## THE TASK
Quote the listing below word for word, stopping after the line that contains "skin of the".

## DATA

────────────────

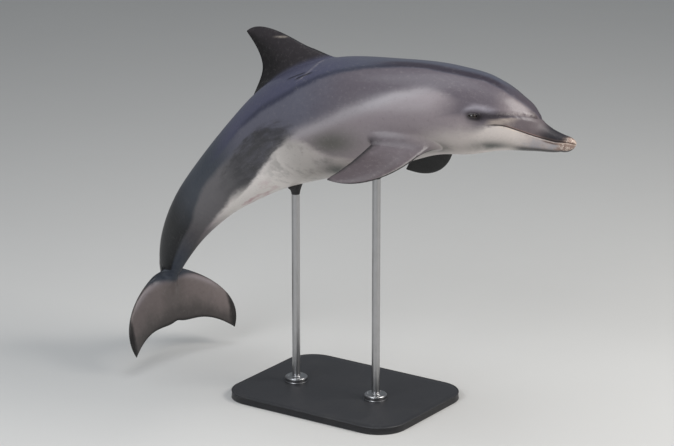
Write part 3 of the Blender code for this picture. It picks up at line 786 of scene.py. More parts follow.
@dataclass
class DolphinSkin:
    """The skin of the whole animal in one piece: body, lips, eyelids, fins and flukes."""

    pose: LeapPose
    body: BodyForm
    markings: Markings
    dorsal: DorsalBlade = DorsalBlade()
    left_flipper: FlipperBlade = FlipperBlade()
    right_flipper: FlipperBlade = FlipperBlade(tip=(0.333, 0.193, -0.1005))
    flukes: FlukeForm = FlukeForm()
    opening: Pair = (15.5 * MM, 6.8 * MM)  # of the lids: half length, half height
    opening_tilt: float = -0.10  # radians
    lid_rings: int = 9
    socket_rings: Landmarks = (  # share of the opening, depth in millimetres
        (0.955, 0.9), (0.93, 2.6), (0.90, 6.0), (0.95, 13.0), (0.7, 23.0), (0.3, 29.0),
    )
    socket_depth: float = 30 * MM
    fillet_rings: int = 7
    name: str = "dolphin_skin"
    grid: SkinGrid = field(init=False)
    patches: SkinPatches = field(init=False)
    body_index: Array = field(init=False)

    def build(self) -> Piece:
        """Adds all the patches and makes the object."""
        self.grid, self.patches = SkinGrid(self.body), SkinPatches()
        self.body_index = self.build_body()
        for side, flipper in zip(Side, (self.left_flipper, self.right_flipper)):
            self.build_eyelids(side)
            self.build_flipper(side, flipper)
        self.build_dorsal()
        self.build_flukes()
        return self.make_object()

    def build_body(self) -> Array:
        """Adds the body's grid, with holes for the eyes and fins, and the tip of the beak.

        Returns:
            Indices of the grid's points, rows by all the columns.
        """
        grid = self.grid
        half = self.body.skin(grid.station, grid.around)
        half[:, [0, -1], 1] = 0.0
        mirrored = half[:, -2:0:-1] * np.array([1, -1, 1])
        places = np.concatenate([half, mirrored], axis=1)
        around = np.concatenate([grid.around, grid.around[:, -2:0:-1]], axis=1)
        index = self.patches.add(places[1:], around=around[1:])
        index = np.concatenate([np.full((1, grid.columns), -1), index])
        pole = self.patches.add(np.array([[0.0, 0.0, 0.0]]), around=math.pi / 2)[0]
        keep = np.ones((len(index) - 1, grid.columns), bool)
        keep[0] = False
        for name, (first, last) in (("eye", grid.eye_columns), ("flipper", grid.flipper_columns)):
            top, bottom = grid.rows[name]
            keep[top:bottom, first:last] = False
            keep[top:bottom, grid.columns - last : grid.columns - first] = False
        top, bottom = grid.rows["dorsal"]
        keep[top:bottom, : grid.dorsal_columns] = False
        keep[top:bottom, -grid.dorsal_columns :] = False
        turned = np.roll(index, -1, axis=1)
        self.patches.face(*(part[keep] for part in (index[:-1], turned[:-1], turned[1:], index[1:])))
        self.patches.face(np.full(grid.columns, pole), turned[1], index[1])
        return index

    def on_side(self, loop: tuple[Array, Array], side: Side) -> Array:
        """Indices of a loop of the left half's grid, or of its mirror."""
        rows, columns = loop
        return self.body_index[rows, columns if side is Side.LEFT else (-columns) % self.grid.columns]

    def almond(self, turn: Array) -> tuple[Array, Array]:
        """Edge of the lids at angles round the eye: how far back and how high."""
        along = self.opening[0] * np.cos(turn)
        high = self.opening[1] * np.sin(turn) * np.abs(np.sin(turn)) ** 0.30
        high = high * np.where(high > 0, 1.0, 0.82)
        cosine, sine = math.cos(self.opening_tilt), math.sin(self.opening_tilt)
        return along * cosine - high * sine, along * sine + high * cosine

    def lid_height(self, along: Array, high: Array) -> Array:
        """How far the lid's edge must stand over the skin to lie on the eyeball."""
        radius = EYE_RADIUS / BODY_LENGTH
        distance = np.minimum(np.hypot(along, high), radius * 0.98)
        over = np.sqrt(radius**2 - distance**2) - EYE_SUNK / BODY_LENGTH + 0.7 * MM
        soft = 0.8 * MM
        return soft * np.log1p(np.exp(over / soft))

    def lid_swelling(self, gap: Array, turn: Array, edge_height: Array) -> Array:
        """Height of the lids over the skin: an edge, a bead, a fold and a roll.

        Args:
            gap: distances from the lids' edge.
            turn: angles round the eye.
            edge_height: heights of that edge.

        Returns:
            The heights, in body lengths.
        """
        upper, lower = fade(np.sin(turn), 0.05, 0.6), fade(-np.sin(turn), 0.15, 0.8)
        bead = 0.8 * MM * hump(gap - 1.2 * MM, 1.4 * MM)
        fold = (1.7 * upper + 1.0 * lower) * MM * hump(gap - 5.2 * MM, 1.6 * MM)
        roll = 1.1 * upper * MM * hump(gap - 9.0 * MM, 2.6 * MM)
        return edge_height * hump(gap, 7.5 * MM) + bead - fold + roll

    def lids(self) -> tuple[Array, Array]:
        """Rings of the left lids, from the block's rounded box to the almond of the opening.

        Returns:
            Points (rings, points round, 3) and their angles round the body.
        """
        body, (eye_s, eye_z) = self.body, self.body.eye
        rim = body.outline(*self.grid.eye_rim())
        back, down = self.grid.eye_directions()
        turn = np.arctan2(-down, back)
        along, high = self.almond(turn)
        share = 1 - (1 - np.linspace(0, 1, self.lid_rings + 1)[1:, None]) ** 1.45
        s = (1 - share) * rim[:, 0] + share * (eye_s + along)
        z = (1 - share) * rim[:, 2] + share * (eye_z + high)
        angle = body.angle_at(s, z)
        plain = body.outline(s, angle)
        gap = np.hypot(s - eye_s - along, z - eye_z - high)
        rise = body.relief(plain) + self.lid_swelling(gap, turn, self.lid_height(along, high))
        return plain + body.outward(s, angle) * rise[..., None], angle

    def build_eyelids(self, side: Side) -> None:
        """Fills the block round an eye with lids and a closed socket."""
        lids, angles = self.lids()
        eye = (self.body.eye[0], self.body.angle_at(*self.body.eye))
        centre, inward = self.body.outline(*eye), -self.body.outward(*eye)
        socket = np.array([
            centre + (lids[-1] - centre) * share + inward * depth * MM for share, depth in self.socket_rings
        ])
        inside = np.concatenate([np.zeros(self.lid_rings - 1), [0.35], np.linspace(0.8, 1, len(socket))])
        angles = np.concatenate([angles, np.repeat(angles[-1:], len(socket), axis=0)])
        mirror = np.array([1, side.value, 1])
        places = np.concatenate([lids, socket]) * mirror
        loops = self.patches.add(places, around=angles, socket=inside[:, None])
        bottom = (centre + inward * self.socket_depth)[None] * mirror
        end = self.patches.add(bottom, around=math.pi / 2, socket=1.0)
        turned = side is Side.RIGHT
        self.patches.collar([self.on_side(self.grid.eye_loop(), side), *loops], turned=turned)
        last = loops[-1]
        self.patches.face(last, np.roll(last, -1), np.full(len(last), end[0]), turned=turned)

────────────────

## SOLUTION
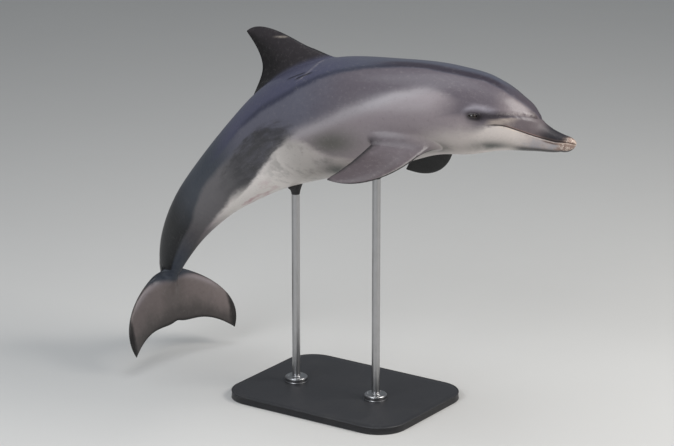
Write part 3 of the Blender code for this picture. It picks up at line 786 of scene.py. More parts follow.
@dataclass
class DolphinSkin:
    """The skin of the whole animal in one piece: body, lips, eyelids, fins and flukes."""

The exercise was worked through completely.